Por:
Frei Betto
Ser
de izquierda es, desde que esa clasificación surgió con la Revolución
Francesa, optar por los pobres, indignarse ante la exclusión social,
inconformarse con toda forma de injusticia o, como decía Bobbio,
considerar una aberración la desigualdad social.
Ser de derechas es tolerar injusticias, considerar los imperativos
del mercado por encima de los derechos humanos, encarar la pobreza como
tacha incurable, creer que existen personas y pueblos intrínsecamente
superiores a los demás.
Ser izquierdista -patología diagnosticada por Lenin como ‘enfermedad
infantil del comunismo’- es quedar enfrentado al poder burgués hasta
llegar a formar parte del mismo. El izquierdista es un fundamentalista
en su propia causa. Encarna todos los esquemas religiosos propios de los
fundamentalistas de la fe. Se llena la boca con dogmas y venera a un
líder. Si el líder estornuda, él aplaude; si llora, él se entristece; si
cambia de opinión, él rápidamente analiza la coyuntura para tratar de
demostrar que en la actual correlación de fuerzas…

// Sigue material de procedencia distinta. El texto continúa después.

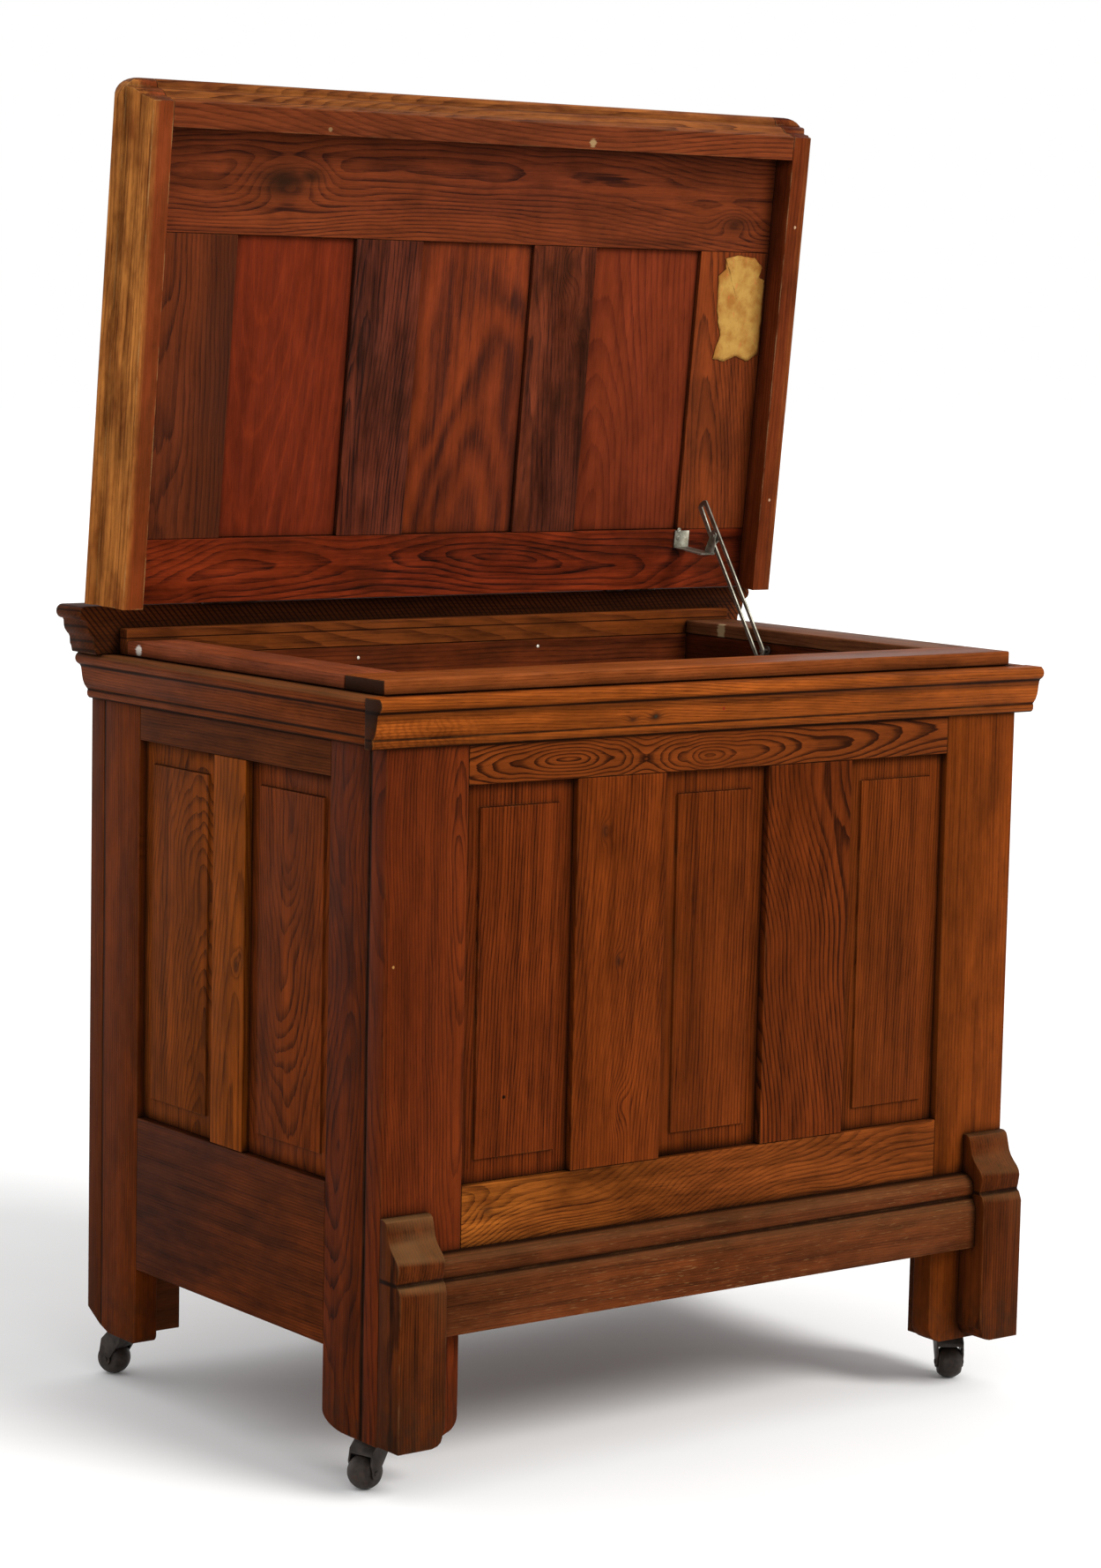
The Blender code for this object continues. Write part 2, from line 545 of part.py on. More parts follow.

El izquierdista adora las categorías académicas de la izquierda, pero
se iguala al general Figueiredo en un punto: no soporta el tufo del
pueblo. Para él, pueblo es ese sustantivo abstracto que sólo le parece
concreto a la hora de acumular votos. Entonces el izquierdista se acerca
a los pobres, no porque le preocupe su situación sino con el único
propósito de acarrear votos para sí o/y para su camarilla. Pasadas las
elecciones, adiós que te vi y ¡hasta la contienda siguiente!
Como el izquierdista no tiene principios, sino intereses, nada hay
más fácil que derechizarlo. Dele un buen empleo. Pero que no sea
trabajo, eso que obliga al común de los mortales a ganar el pan con
sangre, sudor y lágrimas. Tiene que ser uno de esos empleos donde pagan
buen salario y otorgan más derechos que deberes exigen. Sobre todo si se
trata del ámbito público. Aunque podría ser también en la iniciativa
privada. Lo importante es que el izquierdista sienta que le corresponde
un significativo aumento de su bolsa particular.

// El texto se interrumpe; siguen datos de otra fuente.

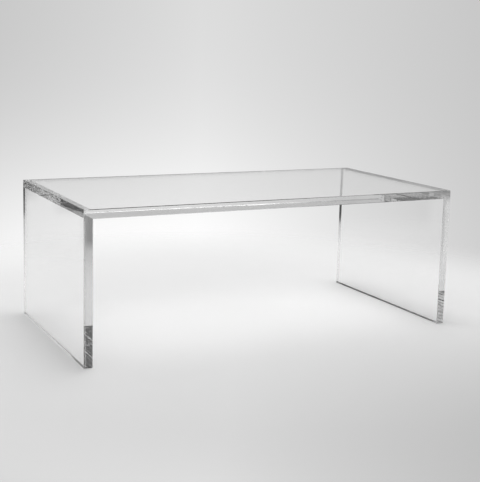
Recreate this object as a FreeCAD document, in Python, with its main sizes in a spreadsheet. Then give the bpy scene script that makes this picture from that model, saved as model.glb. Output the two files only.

Así sucede cuando es elegido o nombrado para una función pública o
asume un cargo de jefe en una empresa particular. De inmediato baja la
guardia. No hace autocrítica. Sencillamente el olor del dinero,
combinado con la función del poder, produce la irresistible alquimia
capaz de hacer torcer el brazo al más retórico de los revolucionarios.

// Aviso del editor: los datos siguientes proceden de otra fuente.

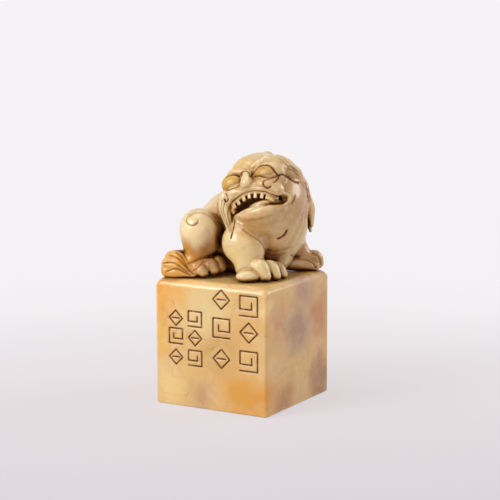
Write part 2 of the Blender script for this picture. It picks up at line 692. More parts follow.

Buen salario, funciones de jefe, regalías, he ahí los ingredientes
capaces de embriagar a un izquierdista en su itinerario rumbo a la
derecha vergonzante, la que actúa como tal pero sin asumirla. Después el
izquierdista cambia de amistades y de caprichos. Cambia el aguardiente
por el vino importado, la cerveza por el güisqui escocés, el apartamento
por el condominio cerrado, las rondas en el bar por las recepciones y
las fiestas suntuosas.
Si lo busca un compañero de los viejos tiempos, despista, no atiende,
delega el caso en la secretaria, y con disimulo se queja del
‘molestón’. Ahora todos sus pasos se mueven, con quirúrgica precisión,
por la senda hacia el poder. Le encanta alternar con gente importante:
empresarios, riquillos, latifundistas. Se hace querer con regalos y
obsequios. Su mayor desgracia sería volver a lo que era, desprovisto de
halagos y carantoñas, ciudadano común en lucha por la sobrevivencia.
¡Adiós ideales, utopías, sueños! Viva el pragmatismo, la política de
resultados, la connivencia, las triquiñuelas realizadas con mano experta
(aunque sobre la marcha sucedan percances. En este caso el izquierdista
cuenta con la rápida ayuda de sus pares: el silencio obsequioso, el
hacer como que no sucedió nada, hoy por ti, mañana por mí…).
Me acordé de esta caracterización porque, hace unos días, encontré en
una reunión a un antiguo compañero de los movimientos populares,
cómplice en la lucha contra la dictadura. Me preguntó si yo todavía
andaba con esa ‘gente de la periferia’. Y pontificó: “Qué estupidez que
te hayas salido del gobierno. Allí hubieras podido hacer más por ese
pueblo”.
Me dieron ganas de reír delante de dicho compañero que, antes,
hubiera hecho al Che Guevara sentirse un pequeño burgués, de tan grande
como era su fervor revolucionario. Me contuve para no ser indelicado con
dicho ridículo personaje, de cabellos engominados, traje fino, zapatos
como para calzar ángeles. Sólo le respondí: “Me volví reaccionario, fiel
a mis antiguos principios. Prefiero correr el riesgo de equivocarme con
los pobres que tener la pretensión de acertar sin ellos”.